By UZR, Beltre has consistently put up 10-20 run seasons. That fits in the Great - Gold Glove caliber range according to Fangraphs. Robinson would have to be worth 30-40 runs a season defensively. I don't think anyone is capable of putting up those kind of numbers over a long period of time. 
7/30/2014 12:07 AM
Posted by bad_luck on 7/27/2014 1:15:00 PM (view original):
I think this is big considering the way voters have treated steroid users. Bonds and Clemens, two of the greatest players ever, may never be elected to the hall of fame.

sayonara cheaters

7/30/2014 7:54 AM
Posted by dahsdebater on 7/29/2014 3:28:00 PM (view original):
Posted by tecwrg on 7/29/2014 3:12:00 PM (view original):
Posted by stinenavy on 7/29/2014 3:11:00 PM (view original):
My point is that a long career that is mostly average with a few peak years does not a HOFer make.


Where is this written?
Two posts above yours.  The one that you quoted.
Sorry, we didn't realize that you established the rules for what qualifies a player for the Hall of Fame.  My understanding was that there were no explicit instructions for this, and it was at the discretion of each individual voter to determine what made a player worthy or unworthy.

Fortunately, most of them aren't stubborn enough that they'd rather say "maybe Sandy Koufax wasn't a Hall of Famer" than abandon their absurdly stupid original argument.

What argument have I abandoned?

My argument all along is the Beltre has had a very long but overall very average career.  He's having some peak years right now, and has compiled a lot of numbers (hits and home runs) through longevity,  But for the majority of his career he's been little more than a slightly above average player.  The purpose of the HOF is not to honor slightly above average players.

7/30/2014 8:00 AM
Posted by dahsdebater on 7/29/2014 4:15:00 PM (view original):
Seriously, Mike, would you prefer to have Robinson or Beltre?

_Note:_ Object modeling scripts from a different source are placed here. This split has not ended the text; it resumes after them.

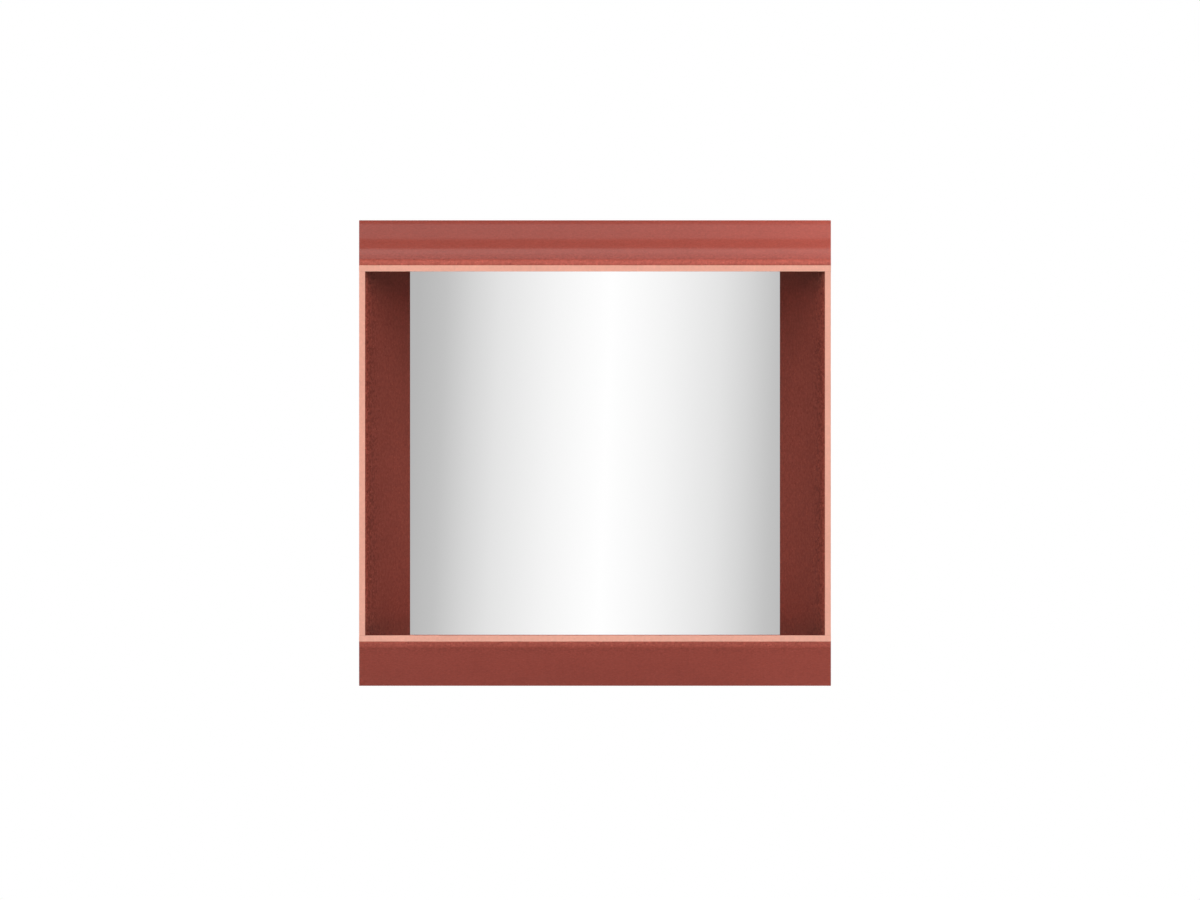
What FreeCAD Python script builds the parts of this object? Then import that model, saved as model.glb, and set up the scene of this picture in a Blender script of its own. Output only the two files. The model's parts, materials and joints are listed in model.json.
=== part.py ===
"""Wall mirror with a deep frame of four leaning boards, hung from a two-part rail.

Millimetres, +X to the viewer's right, +Y into the wall, +Z up. The wall is the plane y = 0. The pieces
are drawn round the mirror's centre and then lowered, so that the origin is the middle of the wall rail's
line of screw holes.
"""

import FreeCAD
import Part
import math
import os

# Overall sizes of the frame
FRAME_WIDTH = 600.0
FRAME_HEIGHT = 592.0
FRAME_DEPTH = 114.0
WALL_GAP = 2.0

# How far each board leads away from the front opening, from its near front corner to its far rear corner
LEVEL_RISE = 64.75
UPRIGHT_RISE = 65.0

# Boards and their front edges, the level boards' fully rounded and the upright boards' slightly
LEVEL_BOARD = 12.0
UPRIGHT_BOARD = 8.0
LEVEL_ARRIS = 8.0
UPRIGHT_ARRIS = 60.0
UPRIGHT_ARRIS_ANGLE = 12
STRIP_DEPTH = 3.0

# Glass and what lies behind it
GLASS = 4.0
GLASS_PLAY = 0.3
GLASS_LAP = 7.0
GLASS_EDGE_PLAY = 0.6
GLASS_CHAMFER = 0.5
TAPE = 1.0
TAPE_WIDTH = 25.0
TAPE_END_INSET = 21.25
TAPE_SIDE_INSET = 55.0
TAPE_COUNT = 4
PANEL = 9.0
PANEL_INSET = 2.0
PANEL_FIT = 0.3

# Battens and corner blocks behind the side boards
BATTEN_WIDTH = 23.0
BATTEN_DEPTH = 31.0
BLOCK_LENGTH = 32.0
BLOCK_DEPTH = 42.0
BLOCK_GAP = 8.0

# Rails that hang the mirror
RAIL_PLATE = 2.0
RAIL_PLAY = 0.3
RAIL_FLANGE = 22.0
RAIL_TONGUE = 14.0
RAIL_BELOW_TOP = 126.0
WALL_RAIL_INSET = 110.0
FRAME_RAIL_OVERHANG = 20.0
WALL_HOLE_RADIUS = 2.5
WALL_HOLE_END = 25.0
WALL_HOLE_COUNT = 4

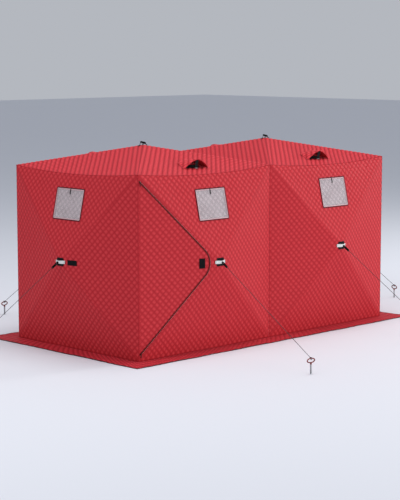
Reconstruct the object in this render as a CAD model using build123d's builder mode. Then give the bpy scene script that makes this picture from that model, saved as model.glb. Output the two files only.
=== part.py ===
"""Pop-up hub shelter for ice fishing: quilted fabric walls and roof pushed out by sprung rods.

Two square bays long and one bay deep. Every bay, on the walls and on the roof, is a shallow
pyramid of four sewn triangular gussets with a rod hub at its tip. Millimetres, +Z up, the long
side along X, the door side facing -Y, and the ground at z = 0 below the middle of the floor plan.
"""

import os
from math import atan
from math import cos
from math import degrees
from math import hypot
from math import radians
from math import tan

from build123d import *

# Plan and heights
bay_width = 1800.0
bay_depth = 1800.0
eave_height = 1760.0
wall_bulge = 195.0
roof_rise = 200.0

# Quilted skin
skin = 4.0
seam_gap = 0.3
seat = 0.3
trim_spare = 30.0

# Snow skirt
skirt_width = 220.0
skirt_thickness = 3.0
skirt_tuck = 14.0

# Rods, hubs and corner cups
rod_radius = 5.5
cup_radius = 8.0
cup_length = 42.0
cup_floor = 4.0
cup_from_corner = 46.0
rod_clearance = 0.3
hub_radius = 44.0
hub_depth = 26.0
hub_rim = 6.0
socket_radius = 9.0
socket_reach = 92.0
socket_floor = 30.0
bolt_radius = 6.0
bolt_hole = 8.0
bolt_rise = 9.0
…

Keep in mind that, barring a collapse down the stretch, Beltre will have hit .300 more times in the past 3 years than Robinson did in his career.  And he hit 30+ homers more times last year than Brooks did in his career.  And Beltre has probably already amassed more defensive value at 3B to date than anyone else since Robinson.  I'm not saying he's as good a defender as Brooks was.  But he's very good.  And he actually provides some offensive value.  Brooks Robinson was basically an average hitter in all respects, a little more than median power, near the median hit rate for his time, and below the median walk rate, but nothing very far from par.  Even if you're not blown away by Beltre, I don't think you can reasonably call him an average hitter.  He's a legitimate middle of the order bat.
Another dumb argument, approaching BL level.

You're comparing the offensive stats of a guy who's playing in an offense-inflated era against a player who played in an offense-deflated era and saying "SEE!  See how much better the first guy is!".

Good job.

7/30/2014 9:02 AM
Posted by tecwrg on 7/30/2014 7:54:00 AM (view original):
Posted by dahsdebater on 7/29/2014 3:28:00 PM (view original):
Posted by tecwrg on 7/29/2014 3:12:00 PM (view original):
Posted by stinenavy on 7/29/2014 3:11:00 PM (view original):
My point is that a long career that is mostly average with a few peak years does not a HOFer make.


Where is this written?
Two posts above yours.  The one that you quoted.
Sorry, we didn't realize that you established the rules for what qualifies a player for the Hall of Fame.  My understanding was that there were no explicit instructions for this, and it was at the discretion of each individual voter to determine what made a player worthy or unworthy.

Fortunately, most of them aren't stubborn enough that they'd rather say "maybe Sandy Koufax wasn't a Hall of Famer" than abandon their absurdly stupid original argument.

What argument have I abandoned?

My argument all along is the Beltre has had a very long but overall very average career.  He's having some peak years right now, and has compiled a lot of numbers (hits and home runs) through longevity,  But for the majority of his career he's been little more than a slightly above average player.  The purpose of the HOF is not to honor slightly above average players.

I think his point was that you said "a reasonable case could be made for Koufax as a non-HOFer."     He had a short career, with a limited number of peak seasons, but that's a losing argument. 

I don't think he's followed the same path as Beltre:
2 partial seasons
3-4 league average(more or less)
1 stinker(1958)
5 best pitcher in baseball

Which 5 seasons was Beltre the best hitter in baseball?   It's not the same argument.